To republish, click Publish Files. The same workflow for publishing files applies to republish with the exception that Relativity does not re-copy the settings from the profile to the data sources that you are publishing.
When you click Publish Files again, you are presented with a confirmation message containing information about the job you are about to submit. If you have not mapped any fields in the workspace, the message reflects this. Click Publish to proceed or Cancel to return to the processing set layout.
The status section is updated to display the in-progress republish job.
Consider the following when republishing files:
- All ready-to-retry errors resulting from this publish job are retried when you republish.
- Deduplication is respected on republish.
- When you resolve errors and republish the documents that contained those errors, Relativity performs an overlay, meaning that there is only one file for the republished document in the Documents tab.
- When you republish data, Relativity only updates field mappings for files that previously returned errors.
Retrying errors after publish
You have the option of retrying errors generated during file discovery. When you discover corrupt or password-protected documents, these error files are still published into a Relativity workspace with their file metadata. This is important to remember if you have Auto-publish enabled. However, for documents with these types of errors, neither the document metadata nor the extracted text is available in the workspace.

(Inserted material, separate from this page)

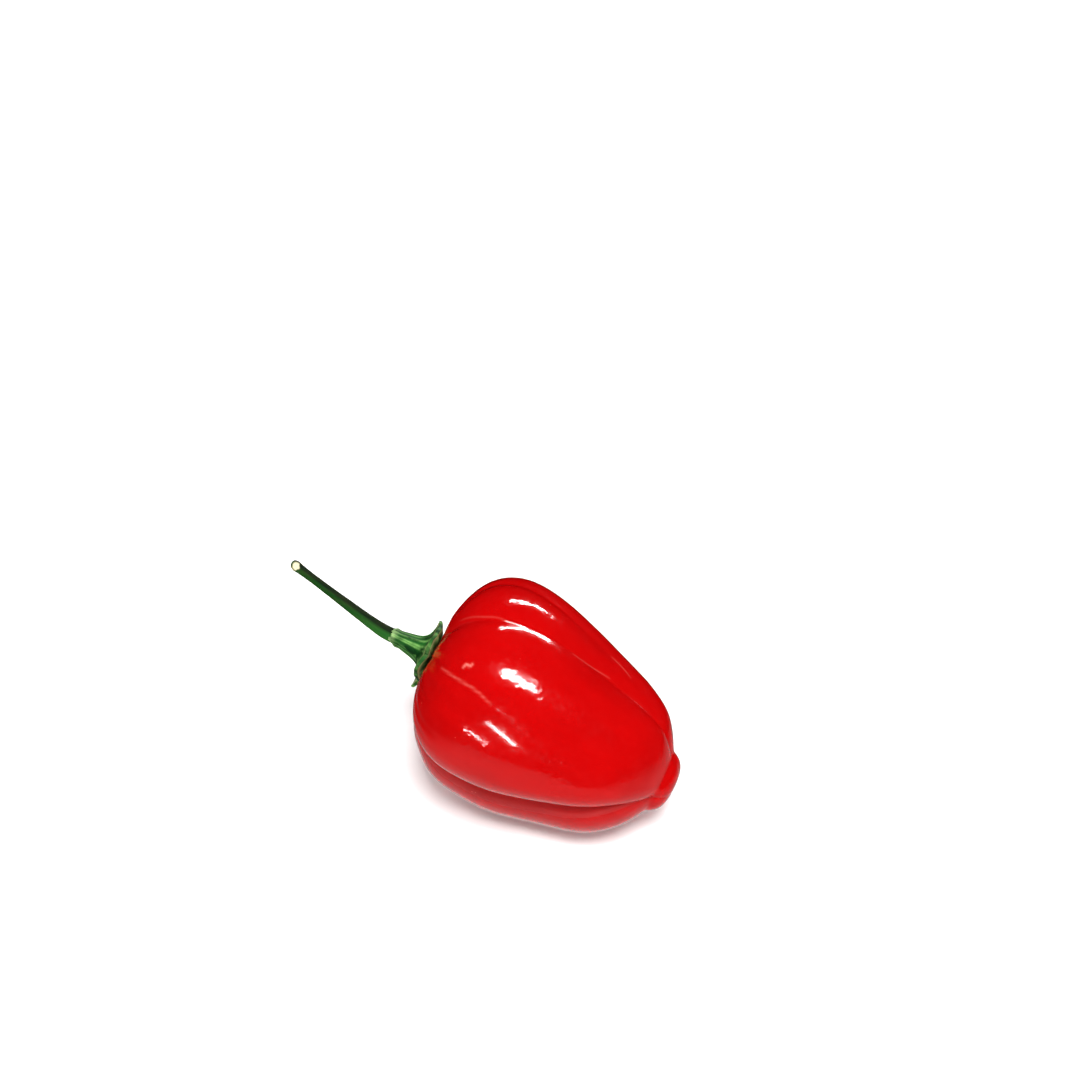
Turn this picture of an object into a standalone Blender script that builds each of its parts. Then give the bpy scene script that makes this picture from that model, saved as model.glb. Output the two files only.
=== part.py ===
"""One red lobed chilli pepper at its real size, lying on its side: a pod, its calyx and its stem.

The pieces are drawn on a straight axis, which runs along +X from the calyx to the tip of the
pod. Angles go round that axis in degrees: 0 is the top, 90 the near side (-Y), 180 the underside
and 270 the far side. An empty then holds them nose down, and the two lobes that the pod lies on
are pressed slightly flat, as where a ripe fruit rests on a table.
"""
import math

import bmesh
import bpy
import numpy as np
from mathutils import Matrix

MM = 0.001

# Pod: a blunt barrel, widest near its stem end, that tapers to a small nub at the tip
POD_LENGTH = 45.4 * MM
POD_RADIUS = 19.0 * MM
SHOULDER_END = 0.31  # share of the length by which the rounded stem end has reached full width
SHOULDER_ROUNDNESS = 2.85
TAPER = 0.72
TAPER_START = 0.38
TAPER_BLEND = 0.13
TIP_START = 0.69
BODY_END = 0.945
TIP_ROUNDNESS = 2.5
NUB_RADIUS = 5.8 * MM
NUB_START = 0.87
NUB_ROUNDNESS = 3.0
NUB_BLEND = 4.0  # higher parts the nub from the body more sharply
DIMPLE_DEPTH = 0.8 * MM
DIMPLE_RADIUS = 8.0 * MM
NOSE_DRIFT = (0.0, 0.0, 1.0 * MM, 1.8 * MM, 1.8 * MM)  # how far the middle wanders, stem end to tip
NOSE_DRIFT_ANGLE = 137.0
STEM_END_SHARE = 0.25  # the share of the pod's length that holds its rounded stem end

# Creases between the lobes. Angle and depth are given at even steps from the stem end to the tip,
# and depth is a share of the pod's radius there. A flank is how far the slope of the lobe on each
# side reaches, in degrees, before and after the crease.
CREASES = {
    "top": dict(angle=(3, -6, -13, -22), depth=(0.12, 0.10, 0.09, 0.10, 0.12, 0.03), flanks=(46, 44), edge=1.6),
    "side": dict(angle=(105, 107, 94, 64), depth=(0.21, 0.26, 0.30, 0.32, 0.26, 0.04), flanks=(25, 50), edge=2.0),
    "under": dict(angle=(192, 190, 188, 186), depth=(0.14, 0.12, 0.14, 0.08), flanks=(40, 42), edge=1.7),
    "back": dict(angle=(277, 276, 272, 270), depth=(0.14, 0.17, 0.18, 0.08), flanks=(40, 44), edge=1.8),
}
# Short folds that start at the calyx and die out on a lobe
FOLDS = (
    dict(angle=(41, 46, 57, 66), depth=(0.05, 0.018, 0.0, 0.0), flanks=(16, 20), edge=1.5),
    dict(angle=(322, 326, 330, 333), depth=(0.06, 0.05, 0.012, 0.0), flanks=(24, 22), edge=1.5),
    dict(angle=(152, 154, 150, 150), depth=(0.05, 0.02, 0.0, 0.0), flanks=(20, 20), edge=1.5),
    dict(angle=(236, 234, 232, 230), depth=(0.06, 0.04, 0.0, 0.0), flanks=(22, 22), edge=1.5),
)
CREASE_SOFTNESS = 1.6  # degrees over which the bottom of a crease is rounded
# Places where a lobe swells out: angle, share of the length, height, and how far it spreads both ways
SWELLS = (
    (143, 0.42, 1.1 * MM, 34, 0.2),
    (320, 0.86, 0.3 * MM, 30, 0.05),
    (138, 0.08, -1.2 * MM, 36, 0.1),
    (218, 0.40, 2.8 * MM, 30, 0.26),
)

# Calyx: a ribbed green funnel that opens into a thin, toothed brim on the pod
CALYX_GAP = 0.3 * MM
CALYX_BRIM_RADIUS = 4.9 * MM
CALYX_BRIM_THICKNESS = 1.0 * MM
CALYX_HEIGHT = 7.8 * MM
CALYX_NECK_RADIUS = 1.15 * MM
CALYX_CONE_SPREAD = 1.2 * MM
CALYX_FLARE_LENGTH = 0.62 * MM
CALYX_BRIM_CURL = 0.2 * MM
CALYX_CURL_ROUNDNESS = 5  # higher keeps the curl nearer the brim's edge
CALYX_RISE_ROUNDNESS = 1.6  # higher gathers more of the outline's points near the brim
CALYX_EDGE = 0.19 * MM  # how far the rounded edge of the brim stands out
CALYX_TEETH = ((8, 1.0), (66, 0.7), (131, 1.15), (187, 0.8), (246, 1.0), (304, 0.75))  # angle, size
TOOTH_LENGTH = 0.9 * MM
TOOTH_WIDTH = 17.0  # degrees
CALYX_RIB_DEPTH = 0.07
CALYX_COLLAR = 0.22 * MM
CALYX_COLLAR_HEIGHT = 6.9 * MM
CALYX_COLLAR_WIDTH = 0.45 * MM

# Stem: a slim, faintly ribbed stalk that leaves the neck of the calyx with a slight bend
STEM_GAP = 0.3 * MM
STEM_LENGTH = 19.6 * MM
STEM_RADII = (1.18 * MM, 1.0 * MM, 0.88 * MM, 0.78 * MM, 0.74 * MM, 0.88 * MM)  # neck to cut end
STEM_BEND = 11.0
STEM_BEND_ANGLE = 322.0
STEM_BEND_SUDDENNESS = 12  # higher puts more of the bend near the calyx
STEM_RIBS = 5
STEM_RIB_DEPTH = 0.05

# Colours, and how rough each surface is
POD_COLOUR = (0.66, 0.002, 0.003)
POD_ROUGHNESS = 0.16
CALYX_COLOUR = (0.03, 0.2, 0.03)
CALYX_ROUGHNESS = 0.45
STEM_COLOUR = (0.008, 0.07, 0.012)
STEM_ROUGHNESS = 0.4

# How the fruit lies
NOSE_DOWN = 16.0
FOOT_DEPTH = 0.3 * MM

# Fineness of the surfaces
OUTLINE_STEPS = 4000
STEM_END_STEPS = 400
POD_RINGS = 44
COLUMNS_PER_LOBE = 18
CALYX_COLUMNS = 48
CALYX_UNDER_RINGS = 5
CALYX_TOP_RINGS = 13
STEM_COLUMNS = 15
STEM_RINGS = 18


def clear_scene():
    """Empties the scene that Blender starts with."""
    for thing in list(bpy.data.objects):
        bpy.data.objects.remove(thing, do_unlink=True)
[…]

Note: File metadata is derived from the file’s operating system (e.g., File Extension) whereas document metadata is contained in the document itself (e.g., Is Embedded).
For resolvable issues such as password-protected files, you can retry these errors even after you publish the files into a workspace. If you provide a password via the password bank and successfully retry the file, then its document metadata and extracted text are made available in the workspace after the documents are republished.